Abuso de autoridade – De acordo com o advogado e professor de direito penal, Márcio de Campos Widal Filho, os meios utilizados pela Polícia Civil podem configurar crime de abuso de autoridade, como previsto no artigo 15 da Lei 13.869/2019, onde é criminalizada a conduta de constranger sob ameaça de prisão, pois extrapola os limites de atuação e fere o interesse público.

Lei 13.869/19

Art. 15 Constranger a depor, sob ameaça de prisão, pessoa que, em razão de função, ministério, ofício ou profissão, deva guardar segredo ou resguardar sigilo:
Pena - detenção, de 1 (um) a 4 (quatro) anos, e multa.
Parágrafo único.

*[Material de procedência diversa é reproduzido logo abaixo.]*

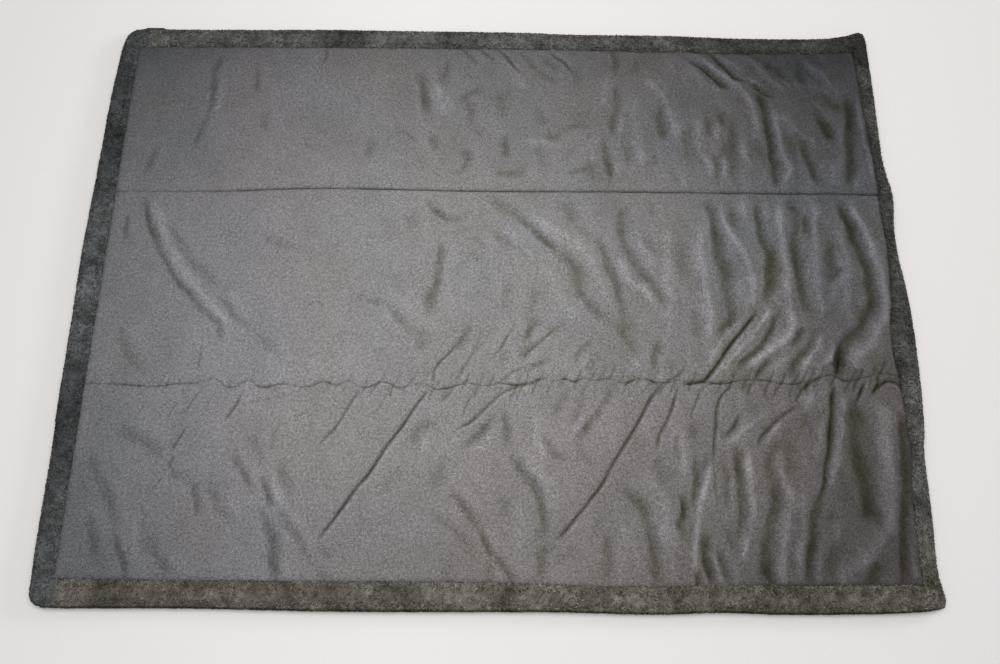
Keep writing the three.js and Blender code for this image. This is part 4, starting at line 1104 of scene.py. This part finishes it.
PLUSH = pile_material("plush", 430.0, 0.52, 0.06, 0.6, 0.93)
FUR = pile_material("fur", 620.0, 0.45, 0.05, 0.8, 0.92, 240.0)
THREAD = pile_material("thread", 1500.0, 0.15, 0.05, 0.4, 0.85, 400.0)
MADE = {
    "batting": made_material("wadding", (0.62, 0.62, 0.60), (0.82, 0.82, 0.80), 260, 0.95, bump=0.9,
                             sheen=0.3),
    "reflector_film": made_material("reflector_foil", (0.60, 0.61, 0.62), (0.86, 0.87, 0.88), 60, 0.28,
                                    metallic=0.9, bump=0.5),
    "heater_carrier": made_material("carrier_cloth", (0.50, 0.49, 0.45), (0.66, 0.65, 0.60), 900, 0.88,
                                    bump=0.6, stretch=(1, 0.12, 1)),
    "heater_cable": made_material("heater_sheath", (0.50, 0.07, 0.04), (0.62, 0.11, 0.06), 700, 0.45),
    "cushion_felt": made_material("felt", (0.16, 0.16, 0.17), (0.27, 0.27, 0.28), 420, 0.96, bump=0.9,
                                  sheen=0.3),
    "supply_lead": made_material("lead_sheath", (0.75, 0.74, 0.70), (0.85, 0.84, 0.80), 500, 0.42),
    "sensor_lead": made_material("sensor_sheath", (0.08, 0.08, 0.09), (0.14, 0.14, 0.15), 500, 0.42),
    "thermal_cutout": made_material("cutout_case", (0.07, 0.07, 0.08), (0.12, 0.12, 0.13), 800, 0.35),
    "splice": made_material("crimp_copper", (0.62, 0.32, 0.18), (0.78, 0.44, 0.27), 900, 0.35,
                            metallic=1.0),
    "temperature_sensor": made_material("sensor_case", (0.03, 0.05, 0.09), (0.06, 0.09, 0.15), 900, 0.30),
    "contact_pin": made_material("brass", (0.66, 0.49, 0.22), (0.83, 0.65, 0.33), 900, 0.25,
                                 metallic=1.0),
    "inlet": made_material("inlet_plastic", (0.020, 0.020, 0.021), (0.040, 0.040, 0.042), 1200, 0.42),
}


def set_material(obj, material):
    obj.data.materials.clear()
    obj.data.materials.append(material)


# ---------------------------------------------------------------- build
INLET_X = (bezel_low.x + bezel_high.x) / 2
INLET_HALF = (bezel_high.x - bezel_low.x) / 2 + 0.001
INLET_ROOF = bezel_high.z + 0.0006


def attach(obj):
    """Bakes the piece's placement into its mesh."""
    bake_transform(obj)


seam_left = {"upper": float(curve(UPPER_LINE, -1.0)), "lower": float(curve(LOWER_LINE, -1.0))}
seam_right = {"upper": float(curve(UPPER_LINE, 1.0)), "lower": float(curve(LOWER_LINE, 1.0))}
cut = {
    "left_lower": nearest(y=seam_left["lower"], side="left"),
    "left_upper": nearest(y=seam_left["upper"], side="left"),
    "far": nearest(x=JOIN_FAR, side="far"),
    "right_upper": nearest(y=seam_right["upper"], side="right"),
    "right_lower": nearest(y=seam_right["lower"], side="right"),
    "near": nearest(x=JOIN_NEAR, side="near"),
}
SLIT = 0.0004
BORDERS = [
    ("middle_left", "middle", "left_lower", "left_upper",
     ((1, seam_left["lower"] + SLIT), (1, seam_left["upper"] - SLIT))),
    ("top_left", "top", "left_upper", "far", ((1, seam_left["upper"] + SLIT), (0, JOIN_FAR - SLIT))),
    ("top_right", "top", "far", "right_upper", ((0, JOIN_FAR + SLIT), (1, seam_right["upper"] + SLIT))),
    ("middle_right", "middle", "right_upper", "right_lower",
     ((1, seam_right["upper"] - SLIT), (1, seam_right["lower"] + SLIT))),
    ("bottom_right", "bottom", "right_lower", "near",
     ((1, seam_right["lower"] - SLIT), (0, JOIN_NEAR + SLIT))),
    ("bottom_left", "bottom", "near", "left_lower",
     ((0, JOIN_NEAR - SLIT), (1, seam_left["lower"] - SLIT))),
]

for panel in PANELS:
    face = make_face(panel)
    set_material(face, PLUSH)
    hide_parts(f"face_panel_{panel}")
    attach(face)
    backing = make_backing(panel)
    set_material(backing, FUR)
    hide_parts(f"backing_panel_{panel}")
    attach(backing)

for label, panel, first, last, ends in BORDERS:
    border = make_border(f"fur_border_{label}", cut[first], cut[last], ends)
    set_material(border, FUR)
    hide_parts(f"border_{label}")
    attach(border)

SEAM_DEPTH = 0.0040
for name, line in (("upper", UPPER_LINE), ("lower", LOWER_LINE)):
    xs = np.linspace(INNER_LEFT + 0.004, 0.948, 240)
    thread = make_thread(f"seam_stitches_{name}", np.stack([xs, curve(line, xs)], 1),
                         REST_TOP - SEAM_DEPTH, 0.0006, 0.006)
    set_material(thread, THREAD)
    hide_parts(f"seam_thread_{name}")
    attach(thread)


def fur_seam(low, high, side):
    """Points down one side's fur line, 1.5 mm inside it."""
    ys = np.linspace(low, high, 60)
    xs = np.full(60, INNER_LEFT + 0.0015) if side == "left" else curve(INNER_RIGHT, ys) - 0.0015
    return np.stack([xs, ys], 1)


across = np.linspace(INNER_LEFT + 0.004, 0.940, 240)
far_line = np.stack([across, curve(INNER_FAR, across) - 0.0015], 1)
near_line = np.stack([across, curve(INNER_NEAR, across) + 0.0015], 1)
THREADS = {
    "middle_left": ("middle", fur_seam(-0.232, 0.248, "left")),
    "middle_right": ("middle", fur_seam(-0.214, 0.255, "right")),
    "top": ("top", np.vstack([fur_seam(0.264, 0.684, "left"), far_line,
                              fur_seam(0.272, 0.682, "right")[::-1]])),
    "bottom": ("bottom", np.vstack([fur_seam(-0.688, -0.250, "left")[::-1], near_line,
                                    fur_seam(-0.686, -0.230, "right")])),
}
for label, (panel, line) in THREADS.items():
    thread = make_thread(f"border_stitches_{label}", line, REST_TOP - SEAM_DEPTH, 0.0006, 0.006)
    set_material(thread, THREAD)
    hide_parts(f"border_thread_{label}")
    attach(thread)

for name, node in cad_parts.items():
    for prefix, material in MADE.items():
        if name.startswith(prefix):
            set_material(node, material)

# ---------------------------------------------------------------- floor, light, camera
FLOOR_REACH = 1.35


def floor_surface():
    """Pale smooth floor with painted shade, a little darker towards its two sides."""
    material, nodes, links = shader("pale_floor")
    body = nodes["Principled BSDF"]
    coords = nodes.new("ShaderNodeTexCoord").outputs["Object"]
    parts = nodes.new("ShaderNodeSeparateXYZ")
    links.new(coords, parts.inputs[0])
    # painted shade: the floor darkens towards both sides and is lightest a little left of the middle
    tint = nodes.new("ShaderNodeValToRGB")
    tint.color_ramp.elements[0].color = (0.755, 0.730, 0.724, 1)
    tint.color_ramp.elements[1].color = (0.700, 0.676, 0.674, 1)
    painted_light_middle = tint.color_ramp.elements.new(0.42)
    painted_light_middle.color = (0.83, 0.803, 0.796, 1)
    edges = nodes.new("ShaderNodeMapRange")
    edges.inputs["From Min"].default_value = -FLOOR_REACH
    edges.inputs["From Max"].default_value = FLOOR_REACH
    links.new(parts.outputs["X"], edges.inputs["Value"])
    links.new(edges.outputs["Result"], tint.inputs["Fac"])
    weave = grain(nodes, links, coords, 300.0, 3.0)
    speck = nodes.new("ShaderNodeVectorMath")
    speck.operation = "SCALE"
    links.new(tint.outputs["Color"], speck.inputs[0])
    links.new(spread_to(nodes, links, weave, 0.97, 1.03), speck.inputs["Scale"])
    links.new(speck.outputs[0], body.inputs["Base Color"])
    body.inputs["Roughness"].default_value = 0.9
    body.inputs["Specular IOR Level"].default_value = 0.1
    return material


bpy.ops.mesh.primitive_plane_add(size=60, location=(0, 0, 0))
floor = bpy.context.object
floor.name = "studio_floor"
set_material(floor, floor_surface())


def area_light(name, place, target, size, power, colour):
    data = bpy.data.lights.new(name, "AREA")
    data.shape = "RECTANGLE"
    data.size, data.size_y = size
    data.energy = power
    data.color = colour
    light = bpy.data.objects.new(name, data)
    light.location = place
    light.rotation_euler = (Vector(target) - Vector(place)).to_track_quat("-Z", "Y").to_euler()
    bpy.context.scene.collection.objects.link(light)


area_light("overhead", (0.0, 0.1, 4.2), (0, 0, 0), (5.0, 4.0), 150, (1.0, 0.99, 0.98))
area_light("raking", (6.0, 2.4, 1.8), (0.0, 0, 0), (2.6, 1.1), 175, (1.0, 0.99, 0.97))
world = bpy.data.worlds.new("soft_room")
world.use_nodes = True
world.node_tree.nodes["Background"].inputs["Color"].default_value = (1.0, 0.995, 0.99, 1)
world.node_tree.nodes["Background"].inputs["Strength"].default_value = 0.36
bpy.context.scene.world = world
bpy.context.scene.view_settings.view_transform = "Standard"
bpy.context.scene.view_settings.look = "None"

CAMERA_PLACE = Vector((0.02162, -0.92626, 2.21446))
CAMERA_YAW, CAMERA_TILT, CAMERA_ROLL = (math.radians(a) for a in (0.12333, 20.35012, 0.35308))


def add_camera():
    """The camera that the photo was taken with, as fitted to the blanket's four corners."""
    turn = Matrix.Rotation(CAMERA_YAW, 3, "Z")
    forward = turn @ Vector((0, math.sin(CAMERA_TILT), -math.cos(CAMERA_TILT)))
    right = turn @ Vector((1, 0, 0))
    above = right.cross(forward)
    cos_roll, sin_roll = math.cos(CAMERA_ROLL), math.sin(CAMERA_ROLL)
    axis_x = right * cos_roll + above * sin_roll
    axis_y = above * cos_roll - right * sin_roll
    data = bpy.data.cameras.new("camera")
    data.lens = 35.537
    data.sensor_width = 36.0
    camera = bpy.data.objects.new("camera", data)
    camera.matrix_world = Matrix((axis_x, axis_y, -forward)).transposed().to_4x4()
    camera.location = CAMERA_PLACE
    bpy.context.scene.collection.objects.link(camera)
    bpy.context.scene.camera = camera


add_camera()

Incorre na mesma pena quem prossegue com o interrogatório:
I - de pessoa que tenha decidido exercer o direito ao silêncio; ou
II - de pessoa que tenha optado por ser assistida por advogado ou defensor público, sem a presença de seu patrono.

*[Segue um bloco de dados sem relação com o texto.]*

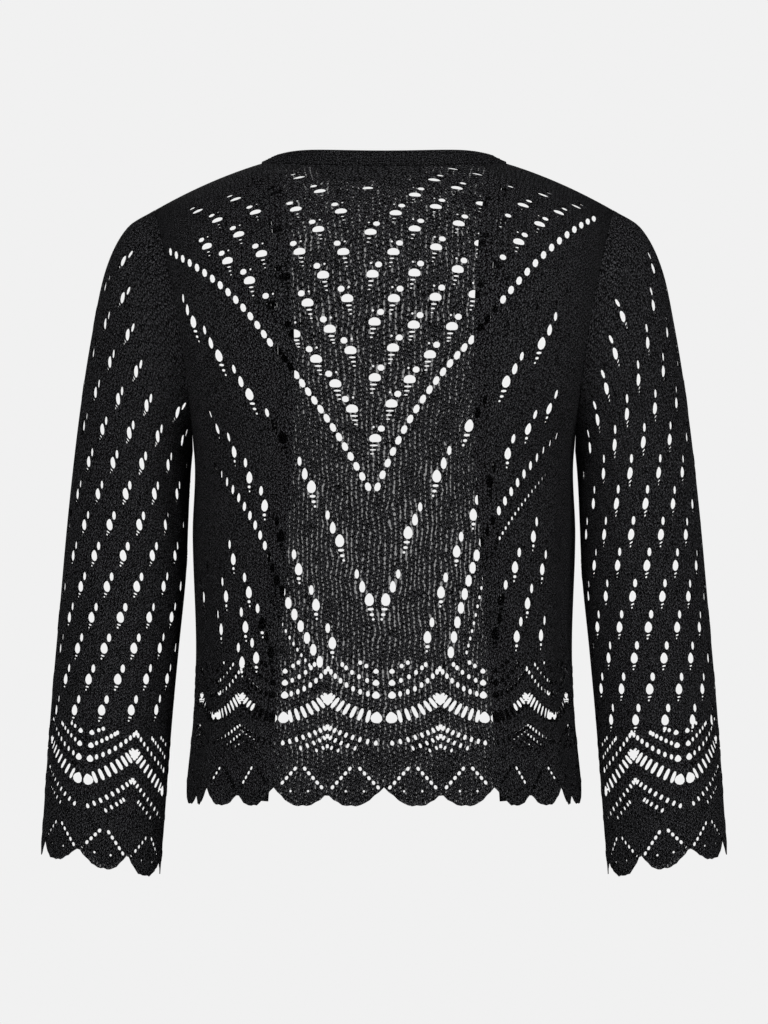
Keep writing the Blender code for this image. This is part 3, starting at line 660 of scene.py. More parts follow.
def border_holes(rows, scallop, low, high, edge):
    """The holes of a border between low and high, where edge gives the tips' v."""
    half = scallop.period / 2
    made = []
    first = math.floor((low - scallop.first_trough) / scallop.period)
    last = math.ceil((high - scallop.first_trough) / scallop.period)
    for number in range(first, last + 1):
        trough = scallop.first_trough + number * scallop.period
        for side in (1, -1):
            for row in rows:
                for i in range(row.count):
                    left = ((row.count - 1 - i) / (row.count - 1)) ** ROW_TIGHTENS
                    share = row.last - (row.last - row.first) * left
                    u = trough + side * share * half
                    v = edge + (row.above + row.rise * share**row.power) * MM
                    slope = row.rise * MM * row.power * share ** (row.power - 1) / half
                    lean = side * math.atan(slope) if row.shape == "slot" else 0.0
                    width, height = (row.wide, row.high) if i == 0 else (row.width, row.height)
                    shape = "drop" if i == 0 else row.shape
                    made.append(Hole(u, v, width * MM, height * MM, lean, shape))
            for arm in (1, -1):
                for i in range(CHEVRON_HOLES):
                    share = i / (CHEVRON_HOLES - 1)
                    out = CHEVRON_FIRST + (CHEVRON_LAST - CHEVRON_FIRST) * share
                    u = trough + side * (0.5 + arm * out) * half
                    v = edge + (CHEVRON_TOP - CHEVRON_FALL * share) * MM
                    width, height = CHEVRON_SIZE
                    lean = arm * side * CHEVRON_LEAN
                    made.append(Hole(u, v, width * MM, height * MM, lean, "bead"))
                u = trough + side * (0.5 + arm * LOBE_DOT_OUT) * half
                size = LOBE_DOT_SIZE * MM
                made.append(Hole(u, edge + LOBE_DOT_ABOVE * MM, size, size, 0.0, "dot"))
    return [hole for hole in made if low < hole.u < high]


def sleeve_height(u, z):
    """v of the sleeve's cloth, at u, where it lies at z."""
    low, high = 0.0, SLEEVE_LENGTH
    for _ in range(30):
        middle = (low + high) / 2
        if sleeve_points(np.array([[u, middle]]))[0, 2] < z:
            low = middle
        else:
            high = middle
    return (low + high) / 2


def half_sleeve_holes(side):
    """The holes of a sleeve's back half. side is 1 on the wearer's left."""
    lattice = LATTICES[side]
    made = []
    for row in range(LATTICE_ROWS):
        z = lattice.first_z - row * LATTICE_DOWN
        tilt = LATTICE_TILT * ramp(LATTICE_LEVEL_BELOW, LATTICE_TILTED_ABOVE, z)
        for column in range(-LATTICE_COLUMNS, LATTICE_COLUMNS):
            u = HALF_ROUND / 2
            u -= column * LATTICE_ACROSS + row * lattice.lean + lattice.phase
            if SEAM_CLEAR < u < HALF_ROUND - SEAM_CLEAR:
                v = sleeve_height(u, z - tilt * (u - LATTICE_TILT_ROUND))
                if v > LATTICE_TOP_V:
                    continue
                made += motif_holes("lattice", -lattice.turned, u, v, sleeve_points)
    turned = CUFF_SCALLOP._replace(first_trough=CUFF_SCALLOP.first_trough + HALF_ROUND / 2)
    return made + border_holes(CUFF_ROWS, turned, 0.001, HALF_ROUND - 0.001, 0.0)


def seen_through(near, far, holes, distance):
    """The holes of the far cloth that lie behind those of the near cloth, as the camera sees."""
    start = np.array([[hole.u, hole.v] for hole in holes])
    seen = near(start)
    found = start.copy()
    for _ in range(5):
        there = far(found)
        ratio = (distance - there[:, 1]) / (distance - seen[:, 1])
        miss_x = seen[:, 0] * ratio - there[:, 0]
        miss_z = (seen[:, 2] - VIEW_Z) * ratio + VIEW_Z - there[:, 2]
        rate_u = (far(found + (RATE_STEP, 0)) - there) / RATE_STEP
        rate_v = (far(found + (0, RATE_STEP)) - there) / RATE_STEP
        area = rate_u[:, 0] * rate_v[:, 2] - rate_u[:, 2] * rate_v[:, 0]
        clear = np.abs(area) > LEAST_SEEN_AREA
        area = np.where(clear, area, 1.0)
        move_u = (miss_x * rate_v[:, 2] - miss_z * rate_v[:, 0]) / area
        move_v = (miss_z * rate_u[:, 0] - miss_x * rate_u[:, 2]) / area
        found[:, 0] += np.where(clear, move_u, 0.0)
        found[:, 1] += np.where(clear, move_v, 0.0)
    moved = np.hypot(*(found - start).T)
    found = np.where((moved < MOST_MOVED)[:, None], found, start)
    return [hole._replace(u=place[0], v=place[1]) for hole, place in zip(holes, found)]


def hole_loops(hole, rates):
    """A hole's outline and the rings round it, in u and v."""
    shape = SHAPES[hole.shape]
    turn = 2 * math.pi * (np.arange(shape.points) + 0.5) / shape.points
    cosine, sine = np.cos(turn), np.sin(turn)
    power = np.where(sine > 0, 2 / shape.top, 2 / shape.bottom)
    across = np.sign(cosine) * np.abs(cosine) ** power
    up = np.sign(sine) * np.abs(sine) ** power
    across = across * (1 - shape.taper * np.maximum(up, 0))
    loops = []
    for offset in (0.0,) + RING_OFFSETS:
        wide = across * (hole.width / 2) + offset * np.sign(across) * np.abs(cosine) ** 0.5
        tall = up * (hole.height / 2) + offset * np.sign(up) * np.abs(sine) ** 0.5
        leaned = wide * math.cos(hole.lean) - tall * math.sin(hole.lean)
        raised = wide * math.sin(hole.lean) + tall * math.cos(hole.lean)
        loops.append(pairs(hole.u + leaned / rates[0], hole.v + raised / rates[1]))
    return loops


def inside(outline, points):
    """Which points lie in the outline."""
    found = np.zeros(len(points), bool)
    ends = np.roll(outline, -1, axis=0)
    for (u0, v0), (u1, v1) in zip(outline, ends):
        if v0 == v1:
            continue
        between = (v0 > points[:, 1]) != (v1 > points[:, 1])
        found ^= between & (points[:, 0] < u0 + (points[:, 1] - v0) / (v1 - v0) * (u1 - u0))
    return found


def tree_of(points):
    tree = KDTree(len(points))
    for i, (u, v) in enumerate(points):
        tree.insert((u, v, 0), i)
    tree.balance()
    return tree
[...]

“O caso objetivo da intimação policial, seja para questionar a jornalista sobre como conseguiu um áudio, ou qualquer outra informação utilizada em matéria jornalística, é claramente arbitrária, pois ataca o constitucional direito de sigilo das fontes jornalísticas e pode configurar crime de abuso de autoridade”, alerta o profissional, que também é mestre em garantismo e processo penal.

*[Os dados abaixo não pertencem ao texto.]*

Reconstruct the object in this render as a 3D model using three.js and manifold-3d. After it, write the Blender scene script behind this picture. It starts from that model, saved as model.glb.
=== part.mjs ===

Márcio de Campos Widal Filho, advogado e professor de direito penal: "Meios usados pela polícia podem configurar abuso de autoridade". (Foto: Reprodução)
Márcio de Campos Widal Filho, advogado e professor de direito penal: "Meios usados pela polícia podem configurar abuso de autoridade". (Foto: Reprodução)

Outro ponto questionado por Widal é a falta de clareza no mandado de intimação recebido pela jornalista. “É importante saber em que condição a pessoa vai ser ouvida na delegacia, pois há direitos diferentes em relação a uma testemunha e um investigado. Mas, nesse caso, o sigilo da fonte é garantido tanto em um depoimento testemunhal quanto em um interrogatório. Caso fique configurado um tratamento diferenciado em relação à jornalista, sendo, por exemplo, a única a ser ouvida lá, aí, nesse contexto específico, pode representar uma forma de intimidação, o que pode reforçar a configuração do abuso de autoridade”, esclarece.

Para o advogado André Borges “o sigilo da fonte ao qual tem o jornalista é um direito constitucional absoluto, que não comporta nenhuma exceção. Segundo ele, vincula-se ao direito à informação, que beneficia a sociedade em geral.

O jurista se disse surpreso, negativamente, com a notícia da intimação da jornalista. "Espero muito dessa importante instituição que é a Polícia Civil, em especial a observância da Constituição, que a todos obriga”, arrematou.

O que diz a OAB – Sobre o caso em questão, o presidente da OAB-MS (Ordem dos Advogados do Brasil de Mato Grosso do Sul), Mansour Elias Karmouche, repudia a violação do sigilo entre jornalistas e suas fontes, assegurado pela Constituição Federal, e explica que as prerrogativas dos profissionais de imprensa estão em igual patamar ao sigilo entre advogados, fundamentais para a preservação do Estado Democrático de Direito.

Presidente da OAB-MS, Mansour Elias Karmouche, repudia pressão da Corregegoria para que profissionalde impresa revele suas fontes. (Foto: Arquivo/Campo Grande News
Presidente da OAB-MS, Mansour Elias Karmouche, repudia pressão da Corregegoria para que profissionalde impresa revele suas fontes. (Foto: Arquivo/Campo Grande News

“O jornalista está constitucionalmente protegido, não é obrigado a informar quem repassou a informação divulgada ou de onde consegui. Ela não é obrigada a falar absolutamente nada e não estará cometendo crime nenhum. Até acusados de crimes tem direito de permanecer em silêncio, imagina uma jornalista no exercício da profissão”, garante o presidente da entidade.

Mansour cita ainda art. 207 do Código de Processo Penal, onde determina que “São proibidas de depor as pessoas que, em razão de função, ministério, ofício ou profissão, devam guardar segredo, salvo se, desobrigadas pela parte interessada, quiserem dar o seu testemunho”.